Extracted entries:
|---|

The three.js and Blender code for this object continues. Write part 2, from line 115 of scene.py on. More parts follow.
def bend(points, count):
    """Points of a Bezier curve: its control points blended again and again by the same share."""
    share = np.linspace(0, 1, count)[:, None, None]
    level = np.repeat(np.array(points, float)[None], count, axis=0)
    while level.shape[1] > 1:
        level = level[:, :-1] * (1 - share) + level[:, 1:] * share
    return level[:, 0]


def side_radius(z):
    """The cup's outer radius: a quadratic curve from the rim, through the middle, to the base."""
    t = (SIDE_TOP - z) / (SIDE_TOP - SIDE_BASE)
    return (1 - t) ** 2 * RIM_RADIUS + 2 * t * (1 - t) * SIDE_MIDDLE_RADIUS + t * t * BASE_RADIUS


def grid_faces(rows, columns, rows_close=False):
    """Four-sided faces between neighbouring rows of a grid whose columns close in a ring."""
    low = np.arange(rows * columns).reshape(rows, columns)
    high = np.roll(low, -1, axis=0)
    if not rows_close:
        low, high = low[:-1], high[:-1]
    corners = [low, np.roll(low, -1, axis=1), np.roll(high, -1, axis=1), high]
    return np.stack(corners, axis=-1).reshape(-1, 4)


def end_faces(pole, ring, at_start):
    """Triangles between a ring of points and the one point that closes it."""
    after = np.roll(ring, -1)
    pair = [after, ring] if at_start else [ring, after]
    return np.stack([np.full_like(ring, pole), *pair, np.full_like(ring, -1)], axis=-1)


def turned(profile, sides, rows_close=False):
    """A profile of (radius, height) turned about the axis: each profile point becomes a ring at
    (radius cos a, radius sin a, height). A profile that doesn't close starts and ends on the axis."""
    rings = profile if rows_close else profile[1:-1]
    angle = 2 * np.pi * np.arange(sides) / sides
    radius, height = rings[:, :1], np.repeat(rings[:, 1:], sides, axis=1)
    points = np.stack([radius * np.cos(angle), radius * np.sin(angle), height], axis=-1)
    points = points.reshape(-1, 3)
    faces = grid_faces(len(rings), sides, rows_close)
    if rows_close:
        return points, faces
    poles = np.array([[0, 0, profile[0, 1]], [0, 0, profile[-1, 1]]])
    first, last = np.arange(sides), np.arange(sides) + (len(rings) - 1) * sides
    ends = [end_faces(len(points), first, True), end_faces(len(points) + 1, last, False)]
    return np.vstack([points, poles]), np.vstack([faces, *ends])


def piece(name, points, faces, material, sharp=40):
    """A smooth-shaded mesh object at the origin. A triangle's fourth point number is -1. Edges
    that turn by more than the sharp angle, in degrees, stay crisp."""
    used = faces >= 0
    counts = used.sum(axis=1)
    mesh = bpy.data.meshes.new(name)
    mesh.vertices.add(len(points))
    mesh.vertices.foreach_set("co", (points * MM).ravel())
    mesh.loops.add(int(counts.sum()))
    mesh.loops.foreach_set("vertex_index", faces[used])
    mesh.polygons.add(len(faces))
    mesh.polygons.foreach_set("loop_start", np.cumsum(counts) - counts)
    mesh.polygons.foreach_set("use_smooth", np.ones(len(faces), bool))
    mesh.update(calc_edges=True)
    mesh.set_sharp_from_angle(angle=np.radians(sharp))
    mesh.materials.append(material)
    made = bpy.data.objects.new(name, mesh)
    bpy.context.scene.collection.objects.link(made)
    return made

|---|

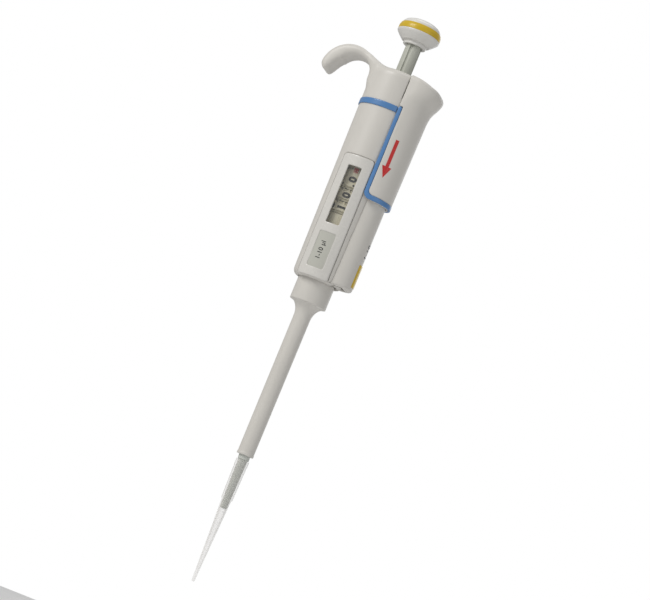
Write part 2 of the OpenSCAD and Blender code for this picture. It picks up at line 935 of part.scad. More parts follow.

|---|

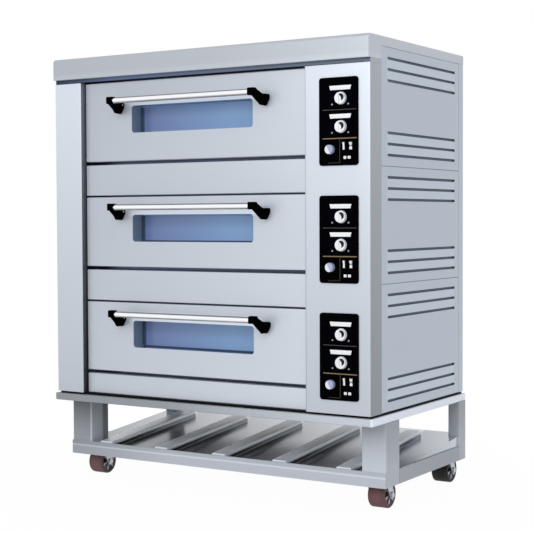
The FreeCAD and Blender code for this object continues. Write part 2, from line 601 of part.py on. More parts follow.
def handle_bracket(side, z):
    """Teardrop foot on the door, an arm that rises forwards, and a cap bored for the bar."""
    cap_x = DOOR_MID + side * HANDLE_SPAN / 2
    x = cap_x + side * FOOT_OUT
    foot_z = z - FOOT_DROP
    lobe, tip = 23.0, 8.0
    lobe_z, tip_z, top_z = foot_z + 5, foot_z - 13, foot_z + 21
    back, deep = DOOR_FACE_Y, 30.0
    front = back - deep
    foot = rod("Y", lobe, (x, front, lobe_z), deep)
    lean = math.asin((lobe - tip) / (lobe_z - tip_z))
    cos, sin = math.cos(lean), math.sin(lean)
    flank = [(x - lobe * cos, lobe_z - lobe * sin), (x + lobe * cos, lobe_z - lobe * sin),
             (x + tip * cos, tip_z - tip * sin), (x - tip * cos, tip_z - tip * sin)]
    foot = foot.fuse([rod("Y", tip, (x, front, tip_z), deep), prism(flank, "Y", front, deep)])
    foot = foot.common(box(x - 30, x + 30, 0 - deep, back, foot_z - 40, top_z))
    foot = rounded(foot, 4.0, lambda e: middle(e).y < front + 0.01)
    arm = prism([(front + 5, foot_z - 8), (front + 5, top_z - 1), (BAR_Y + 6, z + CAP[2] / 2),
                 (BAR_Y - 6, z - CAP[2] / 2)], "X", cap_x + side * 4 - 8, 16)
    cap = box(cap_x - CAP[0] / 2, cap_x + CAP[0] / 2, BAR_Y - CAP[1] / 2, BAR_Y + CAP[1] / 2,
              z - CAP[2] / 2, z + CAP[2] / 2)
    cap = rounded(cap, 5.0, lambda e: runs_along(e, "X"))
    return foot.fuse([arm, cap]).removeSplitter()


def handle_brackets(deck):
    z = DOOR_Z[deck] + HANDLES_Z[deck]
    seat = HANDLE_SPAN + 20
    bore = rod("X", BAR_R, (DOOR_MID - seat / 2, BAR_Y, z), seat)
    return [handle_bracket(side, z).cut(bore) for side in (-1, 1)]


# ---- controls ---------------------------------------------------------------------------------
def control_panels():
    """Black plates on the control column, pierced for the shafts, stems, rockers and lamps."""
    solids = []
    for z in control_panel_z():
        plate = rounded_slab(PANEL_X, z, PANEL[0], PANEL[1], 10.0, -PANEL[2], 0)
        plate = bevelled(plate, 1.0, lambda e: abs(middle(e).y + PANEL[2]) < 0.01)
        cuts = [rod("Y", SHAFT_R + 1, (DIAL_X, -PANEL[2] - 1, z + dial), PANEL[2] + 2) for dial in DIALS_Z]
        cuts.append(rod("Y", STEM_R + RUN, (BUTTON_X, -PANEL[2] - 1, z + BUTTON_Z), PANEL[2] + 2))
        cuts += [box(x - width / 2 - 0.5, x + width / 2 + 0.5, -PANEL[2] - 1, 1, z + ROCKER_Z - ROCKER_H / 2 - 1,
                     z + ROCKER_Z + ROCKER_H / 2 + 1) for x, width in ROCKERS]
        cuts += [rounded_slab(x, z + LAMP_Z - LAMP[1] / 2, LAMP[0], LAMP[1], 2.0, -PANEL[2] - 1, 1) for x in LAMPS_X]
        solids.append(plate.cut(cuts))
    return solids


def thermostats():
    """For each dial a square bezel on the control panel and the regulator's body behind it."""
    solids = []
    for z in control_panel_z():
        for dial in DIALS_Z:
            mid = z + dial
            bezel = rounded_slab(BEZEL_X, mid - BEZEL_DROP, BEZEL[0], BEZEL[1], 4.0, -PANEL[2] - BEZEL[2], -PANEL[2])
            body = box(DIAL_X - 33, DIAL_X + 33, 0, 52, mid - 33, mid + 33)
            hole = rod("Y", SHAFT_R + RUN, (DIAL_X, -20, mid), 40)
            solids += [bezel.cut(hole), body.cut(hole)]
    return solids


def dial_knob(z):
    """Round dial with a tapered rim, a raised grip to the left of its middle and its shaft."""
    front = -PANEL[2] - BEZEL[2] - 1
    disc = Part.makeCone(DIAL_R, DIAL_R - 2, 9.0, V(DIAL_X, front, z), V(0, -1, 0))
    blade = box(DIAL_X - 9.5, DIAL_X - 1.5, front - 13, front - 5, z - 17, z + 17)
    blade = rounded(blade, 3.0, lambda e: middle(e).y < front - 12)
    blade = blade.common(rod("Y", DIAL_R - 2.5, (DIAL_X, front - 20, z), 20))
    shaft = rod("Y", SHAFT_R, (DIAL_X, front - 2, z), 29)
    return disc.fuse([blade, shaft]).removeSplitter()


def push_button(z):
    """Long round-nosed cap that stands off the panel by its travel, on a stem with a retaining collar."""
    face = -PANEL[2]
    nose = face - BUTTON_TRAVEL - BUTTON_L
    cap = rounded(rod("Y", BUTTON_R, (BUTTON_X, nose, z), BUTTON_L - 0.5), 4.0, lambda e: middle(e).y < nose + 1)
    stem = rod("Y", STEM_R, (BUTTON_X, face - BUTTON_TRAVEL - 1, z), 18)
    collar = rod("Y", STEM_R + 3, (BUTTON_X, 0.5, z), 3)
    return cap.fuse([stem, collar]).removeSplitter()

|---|

Nothing outside the span should appear: copy exactly from the line with "The three.js and" through the line with "return (1 - t)".

The three.js and Blender code for this object continues. Write part 2, from line 115 of scene.py on. More parts follow.
def bend(points, count):
    """Points of a Bezier curve: its control points blended again and again by the same share."""
    share = np.linspace(0, 1, count)[:, None, None]
    level = np.repeat(np.array(points, float)[None], count, axis=0)
    while level.shape[1] > 1:
        level = level[:, :-1] * (1 - share) + level[:, 1:] * share
    return level[:, 0]


def side_radius(z):
    """The cup's outer radius: a quadratic curve from the rim, through the middle, to the base."""
    t = (SIDE_TOP - z) / (SIDE_TOP - SIDE_BASE)
    return (1 - t) ** 2 * RIM_RADIUS + 2 * t * (1 - t) * SIDE_MIDDLE_RADIUS + t * t * BASE_RADIUS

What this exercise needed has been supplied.